While that would solve the immediate problem of avoiding a bank run, it’s not a perfect solution, he said. 

“From a broader financial stability perspective, a GSIB would be forced through a shotgun marriage to be made significantly more systemic, with minimal due diligence and limited identification of integration challenges, which for firms of this size are significant,” Hsu said. “In addition, with the resulting increase in the concentration of banking — of making one of the biggest firms even bigger and more systemic — trust in the resolution process and in the government’s ability to proactively manage such situations would likely erode, just as it did over the course of 2007 when a series of such shotgun marriages were carried out.”

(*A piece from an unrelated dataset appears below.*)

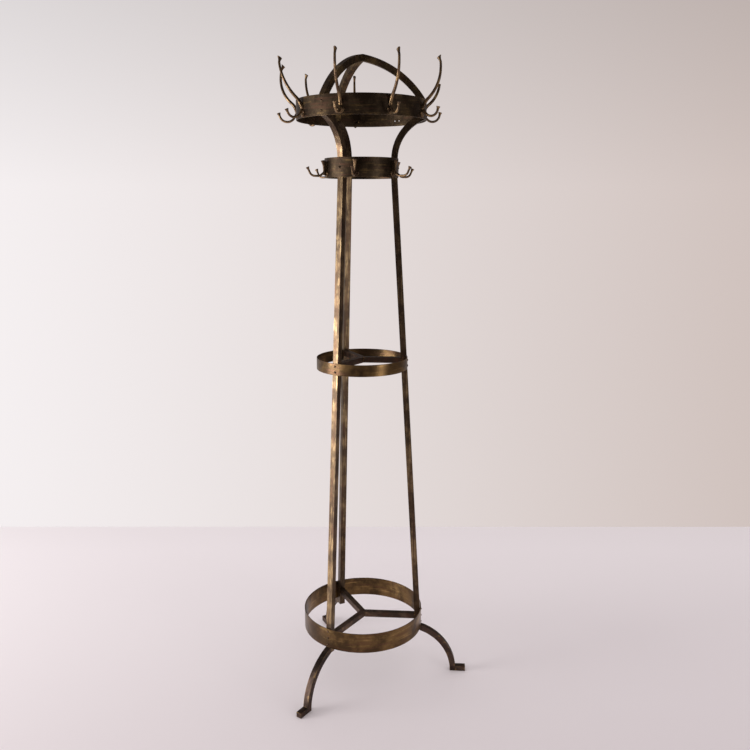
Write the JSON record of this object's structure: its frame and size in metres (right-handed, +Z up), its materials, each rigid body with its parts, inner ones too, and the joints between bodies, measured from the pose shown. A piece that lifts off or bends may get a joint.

Other potential requirements include a “single point of entry” resolution requirement, where only a parent company would file for bankruptcy, or be taken into receivership, while subsidiaries could continue to function, and a the idea of “separability,” where regional banks would identify lines of business they could quickly spin off, “ideally over a weekend.” 

Hsu isn’t alone, however. Acting FDIC Chairman Martin Gruenberg, who is leading the agency for the third time after a partisan scuffle on the FDIC board led to the resignation of Jelena McWilliams, pointed to resolvability challenges with large regionals in a 2019 speech

“I have been increasingly concerned that the attention that has been given to the failure of global systemically important banks since the financial crisis, while entirely appropriate, may have obscured the risks associated with the failure of a large regional bank and permitted an unjustified sense of confidence to develop that the failure of such an institution would not be challenging,” Gruenberg said. 

The FDIC, in its request for comment on its bank merger policy framework, asked if “any merger transaction that results in a financial institution that exceeds a predetermined asset size threshold, for example $100 billion in total consolidated assets, poses a systemic risk concern?” 

Banks have pushed back against the idea that large regionals should need resolvability requirements such as TLAC.

The Bank Policy Institute, whose members include large regional banks, said that requirements designed for the country’s largest globally systemically important banks shouldn’t be applied to other banks just based on size. Large regional banks can be less complex and less risky than their GSIB counterparts, the trade group argues, and a one-size-fits-all approach wouldn’t make large regional banks more easily resolved if they get in trouble. 

“GSIBs generally have material operations in numerous jurisdictions and big trading operations outside of their bank subsidiaries, and those two characteristics present resolution challenges that SPOE and TLAC resolve both elegantly and effectively," said John Court, general counsel and head of regulatory affairs at the institute. "Importantly, those are not characteristics of large regional banks, and so SPOE and TLAC don’t make sense for those firms. Attempts to require it is akin to putting a square peg in a round hole and just hammering at it."

Aside from costs associated with a higher regulatory burden, a more stringent approval system could cut into the economics of a merger in other ways, said Bao Nguyen, a partner in Skadden's Financial Institutions Regulation and Enforcement Group.

“In any merger, cost and operating efficiencies are going to be key," he said. "What that does, if you can't effectuate a merger in a relatively reasonable period of time, you begin to actually eat into the organization, people leave, they go find other jobs because they want security.”

While the FDIC and OCC have created some traction in rolling large regional resolvability into its broader bank merger review process, the big open question is how the Federal Reserve will fit into Gruenberg and Hsu’s vision. 

While Michael Barr’s nomination to serve as the Fed’s vice chair for supervision has been approved by the Senate Banking Committee, he awaits confirmation by the full Senate. Until then, experts say it will be difficult to make long-lasting changes to the bank merger review process with the Fed’s regulatory operations understaffed and without a full-time leader.

“Rulemaking is especially difficult when there’s no vice chair for supervision at the Fed,” Kress said.